Lyme Disease: What To Know This Season
How do you know if you’ve been bitten?
Given that the ticks are the size of a poppy seed, you’ve got to have pretty good eyes. The CDC recommends that if you’ve been walking in the woods, in tall grass, or working in the garden, check your skin afterward, ideally in the shower or bath. That way, you’ve removed your clothes, which may carry ticks, too.
What do you do if there’s a tick under your skin?
Remove it with a pair of fine-tipped tweezers as soon as possible, pulling upward with steady pressure. If parts of the tick remain in the skin, also try to remove them with the tweezers. After it’s out, clean the bite area with rubbing alcohol or soap and water.
Mead says you’re not likely to get infected if you remove the tick within 36 to 48 hours.
Some people have an allergic reaction to ticks, so they’ll notice a bite right away.
How do you dispose of a tick?
Place it in soapy water or alcohol, stick it to a piece of tape, or flush it down the toilet.
What are the early symptoms of Lyme disease infection?
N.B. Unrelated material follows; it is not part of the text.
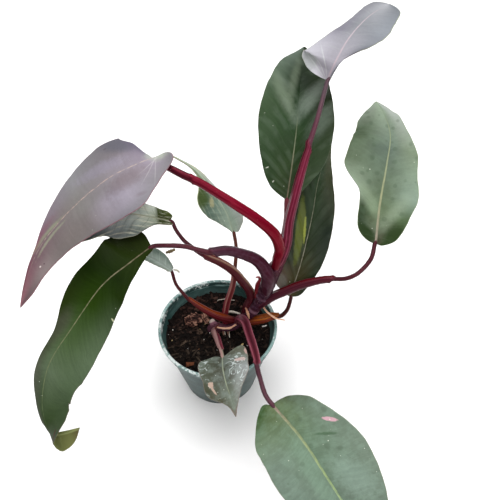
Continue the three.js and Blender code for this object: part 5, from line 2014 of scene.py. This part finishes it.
def stalks(blades: Mapping[str, Blade]) -> list[Limb]:
    """Gives the eleven stalks, each run on below its blade's midrib.

    Args:
        blades: The blades by name.

    Returns:
        The stalks.
    """
    finishes = stalk_finishes()
    shown = "petiole_skin"
    dark = "petiole_dark_skin"
    old = "petiole_old_skin"

    def stalk(name: str, slot: str, points: Sequence[Point], **more: object) -> Limb:
        """Makes one stalk with its tail below the midrib.

        Args:
            name: Its leaf's name.
            slot: Its material slot.
            points: Places from the stem outwards, each with a radius.
            more: Other fields of the limb.

        Returns:
            The stalk.
        """
        blade = blades[name]
        end = points[-1][3]
        tail = [
            (*blade.under_midrib(along, end * share * 0.9 + 0.35), end * share)
            for along, share in ((0.03, 0.75), (0.09, 0.5), (0.16, 0.28))
        ]
        return Limb(f"stalk_{name}", slot, points, finishes[name], (f"petiole_{name}",), tail=tail, **more)

    return [
        stalk("top", shown, [
            (49, 13, 138, 4), (52, 14, 146, 4.6), (56, 21, 156, 4.6), (58, 30, 172, 4.2), (63, 39, 196, 3.7),
            (68, 48, 215, 3.1), (71, 53, 224, 2.6), (72, 56, 229, 2), (77, 65, 243, 1.8), (81, 76, 253, 1.7),
            (84, 84, 261, 1.7),
        ], sheath_point=6, channel=((-0.6, 0.1, 0.3), (-0.8, -0.2, 0.3)), groove=0.2, wing=0.4, tip_lean=4),
        stalk("left_upper", shown, [
            (48, 11, 140, 4), (50, 14, 148, 4.5), (51, 17, 155, 4.6), (46, 19, 169, 4.5), (33, 20, 184, 4.2),
            (17, 22, 197, 4), (0, 28, 206, 3.6), (-9, 31, 210.5, 3.4), (-22, 35, 215, 3.1),
            (-33, 40, 218, 2.8), (-43, 44, 220.5, 2.5),
        ], sheath_point=7, channel=((0.3, 0.8, 0.6),), groove=0.12, wing=0.2, tip_lean=2),
        stalk("left_lower", dark, [
            (41, 3, 117, 3.4), (42, 4, 126, 5.6), (42, 5, 136, 5.8), (38, 8, 144, 5.4), (32, 9.5, 150.5, 5),
            (22, 9, 157, 4.4), (11, 7, 163, 4.1), (1, 2, 167, 3.8), (-3, 0.5, 168, 2.3), (-10, 1, 170, 2),
            (-21, 2, 173, 1.9), (-34, 2, 174, 1.9), (-45, 3, 172, 1.9),
        ], sheath_point=7, channel=((0.3, 0.6, 1), (0.2, 0.6, 1)), groove=0.15, wing=0.2, tip_lean=3,
        opens=(0.3, 0.45), flare=0.8),
        stalk("left_middle", dark, [
            (24, 9, 79, 4.8), (26, 11, 88, 4.5), (29, 13, 97, 4.2), (27, 15, 106, 4.1), (21, 15, 118, 4),
            (14, 16, 129, 3.8), (4, 16, 139, 3.3), (-6, 14, 148, 2.8), (-12, 15, 152, 2),
            (-22.5, 18, 161, 1.7), (-29.5, 24.5, 167, 1.6), (-33, 30, 171, 1.6),
        ], sheath_point=7, channel=((0.8, 0.4, 0.4), (0.5, 0.5, 0.7)), wing=0.7, tip_lean=2),
        stalk("right", dark, [
            (36, 5, 97, 2.8), (41, 6, 102, 3.8), (47, 7, 107, 3.9), (57, 8.5, 112, 3.9), (69, 9, 119, 3.7),
            (83, 8, 126, 3.2), (92, 6, 130, 2.9), (95, 5.5, 131, 1.8), (104, 2, 136, 1.8),
            (113.5, 4, 141, 1.8), (123, 13, 146.5, 1.8), (127, 25, 150, 1.8),
        ], sheath_point=6, channel=((-0.2, 0.5, 1),), tip_lean=2),
        stalk("front_right", shown, [
            (17, 5, 74, 4), (20, 2, 82, 4.2), (24, -7, 88, 3.8), (27, -21, 92, 3.6), (31, -39, 97, 3.4),
            (33, -51, 100, 2.8), (33, -56, 101, 2), (35.5, -70, 104, 1.8), (39, -83.5, 105, 1.8),
            (44, -91, 104, 1.8),
        ], sheath_point=5, channel=((0, -0.3, 1), (0.1, -0.2, 1)), groove=0.35),
        stalk("back_left", shown, [
            (50, 17, 134, 3), (53, 24, 146, 2.8), (57, 42, 161, 2.5), (57, 50, 174, 2.1),
        ], channel=((0, -0.5, 1), (0, -0.8, 0.3))),
        stalk("back_right", old, [
            (26, 2, 77, 3.4), (33, 2, 80, 3.8), (40, 2, 82, 3.5), (46, 3, 84, 3.1), (50, 2, 86, 2.6),
            (51, 1, 87, 1.9), (55, 1, 89, 1.9), (59, 3, 94, 1.7), (61, 7, 98, 1.6), (62, 10, 102, 1.6),
        ], sheath_point=4, channel=((0, 0.25, 1),), groove=0.5, wing=1.1, tip_lean=3),
        stalk("left_small", old, [
            (15, 6, 74, 3.4), (7, 4, 80, 3.7), (-2, 4, 85, 3.3), (-12, 6, 91, 2.7), (-21, 9, 97, 1.8),
            (-24, 10, 99, 1.6), (-28, 12, 104, 1.5), (-34, 16.5, 111, 1.4), (-37, 23, 118, 1.4),
        ], sheath_point=4, channel=((0.1, 0.4, 1), (0.3, 0.4, 1)), groove=0.45, wing=0.7, tip_lean=3.5,
        flare=0),
        stalk("mid_back", old, [
            (7, 5, 70, 2.8), (6, 10, 77, 2.8), (8, 15, 88, 2.7), (12, 21, 99, 2.5), (14, 26, 108, 2.3),
            (15, 30, 114, 1.6), (16, 43, 127, 1.5), (14, 53, 135, 1.5),
        ], sheath_point=4, channel=((0.5, -0.6, 0.6),), groove=0.35, wing=0.4),
        stalk("front_small", old, [
            (-2, 3, 66, 3), (-3, -6, 74, 2.8), (-1, -14, 82, 2.8), (2, -27, 89.4, 2.4), (3.6, -33, 91.8, 2),
            (4.4, -36.5, 93.2, 1.5), (5.2, -40, 94.6, 1.4), (6, -44, 96, 1.4),
        ], sheath_point=4, channel=((0.5, -0.4, 0.8),), groove=0.35, tip_lean=3),
    ]


def stem_parts() -> list[Limb]:
    """Gives the stem, its old end, its roots and the dead bud.

    Returns:
        The limbs.
    """
    skin = SkinFinish(
        bare=(
            (0, 0x4E2C34), (0.25, 0x4A2834), (0.4, 0x300E1A), (0.6, 0x280E1A), (0.75, 0x260C18),
            (0.88, 0x280A14), (1, 0x3C0A16),
        ),
        marks=((0.36, 0x5A3844), (0.52, 0x664852), (0.66, 0x4C3440), (0.78, 0x544048)), specks=0.12,
        speck=0xB49A98, bloom=0x4A3A4C, bloom_strength=0.22, roughness=0.38,
    )
    stump = SkinFinish(
        bare=((0, 0x42222C), (0.4, 0x5A3642), (0.86, 0x6E4A56), (0.97, 0x8A6E70), (1, 0xB0A098)), specks=0.3,
        roughness=0.6,
    )
    bud = SkinFinish(
        bare=((0, 0x4A0E14), (0.6, 0x5E141C), (0.85, 0x7A2A32), (1, 0xA86A68)), specks=0.3, speck=0xC8A48C,
    )
    root = SkinFinish(bare=((0, 0x6A4A40), (1, 0x8E7460)), roughness=0.7)
    pale = SkinFinish(bare=((0, 0xA8A094), (1, 0xC8C0B4)), roughness=0.7)
    return [
        Limb("creeping_stem", "stem_skin", [
            (-6, 3, 50, 4.5), (-6, 5, 60, 5), (-3, 4, 67, 5.2), (3, 2, 70, 3.4), (11, 1, 71, 3.2),
            (19, 5, 75, 4.8), (28, 7, 84, 4.9), (34, 8, 95, 5), (39, 9, 107, 5.8), (42, 10, 118, 6.1),
            (45, 12, 128, 6.2), (48, 13, 137, 6.1), (51, 14, 143, 4.6),
        ], skin, ("stem",), rings=((0.36, 0.4), (0.5, 0.4), (0.66, 0.35), (0.78, 0.3)), rough=0.5, sides=40,
        step=0.8),
        Limb("old_stump", "stem_skin", [
            (-1.5, 2.5, 66.5, 4.4), (-3.3, 4.6, 69, 3.7), (-4.8, 7.2, 70.8, 2.6),
        ], stump, rings=((0.4, 0.5), (0.75, 0.4)), rough=1.4, step=0.4),
        Limb("dead_bud", "petiole_skin", [
            (34, 9, 105, 2.9), (34.5, 15, 111, 2.5), (36, 18, 115, 1.5), (35, 19, 117, 1),
            (33, 19, 117, 0.6),
        ], bud, ("spike",), sides=20, step=0.5),
        Limb("root_right", "stem_skin", [
            (8, 0, 70, 1.2), (9, -2, 66, 0.9), (11, -4, 61, 0.8), (12, -5, 56, 0.8),
        ], root, sides=14, step=0.6),
        Limb("root_left", "stem_skin", [
            (4, 1, 69, 1.1), (5, -2, 65, 0.9), (6, -3, 61, 0.8), (6, -4, 56, 0.8),
        ], root, sides=14, step=0.6),
        Limb("root_pale", "stem_skin", [
            (6, 21, 66, 0.9), (11, 20.5, 67.5, 1.2), (18, 19, 66.5, 1), (22, 17, 64, 0.7),
        ], pale, sides=14, step=0.6),
        Limb("thread_pale", "stem_skin", [
            (-1.5, 35.3, 65.2, 0.35), (5.9, 36.4, 65.8, 0.4), (9, 35.4, 65.8, 0.35), (13.5, 35.5, 65, 0.3),
        ], pale, sides=8, step=0.6),
        Limb("shred_left", "stem_skin", [
            (5.5, 1, 66.5, 0.5), (6, -2, 66, 0.45), (6.5, -5, 64.5, 0.3),
        ], pale, sides=8, step=0.5),
        Limb("shred_right", "stem_skin", [
            (9, 1, 67, 0.5), (9.6, -2, 66.4, 0.5), (10, -6, 64.4, 0.3),
        ], pale, sides=8, step=0.5),
    ]


def dry_scales() -> list[DryScale]:
    """Gives the three dry scales on the stem, and the withered shreds by two small stalks.

    Returns:
        The strips.
    """
    tan = ScaleFinish(((0, 0xB0806A), (0.4, 0xC89A80), (1, 0xD0A488)), 0xE4C4A8)
    pink = ScaleFinish(((0, 0x8A4E44), (0.5, 0xB08468), (1, 0xA87860)), 0xC09880)
    brown = ScaleFinish(((0, 0x5A4C38), (1, 0x706448)), 0x7E6E50, 0x3A2C20)
    pale = ScaleFinish(((0, 0x8E8A7A), (0.5, 0xB4B0A0), (1, 0x8A8676)), 0xC4C0B0, 0x7A7464)
    red = ScaleFinish(((0, 0x4A1E18), (0.6, 0x5A2420), (1, 0x8A5A50)), 0x6E3A2E, 0x34120E)
    return [
        DryScale("strip_right", [
            (38, 6, 96, 0.8), (42, 0, 95, 0.8), (49, -5, 93, 0.7), (57, -5, 90, 0.4),
        ], tan, ("scale_right",), thickness=0.5),
        DryScale("strip_left", [
            (16, 0, 77, 0.7), (10, -3, 76, 0.9), (3, -3, 76, 0.8), (-2, -1, 75, 0.5),
        ], tan, ("scale_left",)),
        DryScale("strip_middle", [
            (24, 6, 93, 0.5), (26, 1, 91, 1.2), (27, -1, 86, 0.4),
        ], pink, ("scale_middle",)),
        DryScale("dead_strip", [
            (-42.5, 35.4, 129.2, 0.9), (-38.8, 37.3, 129, 1.5), (-35, 39.9, 128.6, 1),
        ], brown, slot="leaf_pale_green", facing=(0, -0.6, 0.8), thickness=0.5),
        DryScale("pale_curl", [
            (-36.4, 26, 118.4, 0.5), (-33.3, 25.4, 118.6, 0.9), (-31, 23.4, 118, 0.5),
        ], pale, slot="leaf_pale_green", thickness=0.5),
        DryScale("stalk_curl", [
            (1.5, 1.5, 75.5, 0.4), (-1.2, -2, 76, 0.7), (-3.2, -6, 74.5, 0.6), (-4.2, -10, 72, 0.4),
        ], red, slot="petiole_old_skin"),
    ]


def main() -> None:
    """Builds the studio, then the plant from the pot upwards."""
    logging.basicConfig(level=logging.INFO, format="%(name)s: %(message)s")
    Studio().build()
    NurseryPot().build()
    PottingMix().build()
    BarkLump().build()
    blades = {blade.name: blade for blade in leaves()}
    for part in [*stem_parts(), *stalks(blades), *dry_scales(), *blades.values()]:
        part.build()


if __name__ == "__main__":
    main()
They mimic the flu -- fever, chills, headache, fatigue, and muscle and joint aches. The appearance of a “bulls-eye” rash -- the kind with a spot in the middle and a ring around it -- is a clearer warning sign. It shows up in almost all people infected with Lyme and begins at the site of the tick bite after 3 to 30 days (but on average, appears in about 7 days) and gradually expands. It isn’t itchy or painful.
When should you see a doctor if you suspect you have Lyme?
The rash is a pretty good indication that you may have been bitten. At this stage of the illness, treatment with antibiotics will likely be successful, Aucott says.
How is it treated?
With the antibiotics amoxicillin and tetracycline, usually for 10-21 days, Mead says.
Other antibiotics that may be used include cefuroxime or doxycycline.
If you're treated early in the infection stage, a full recovery is likely.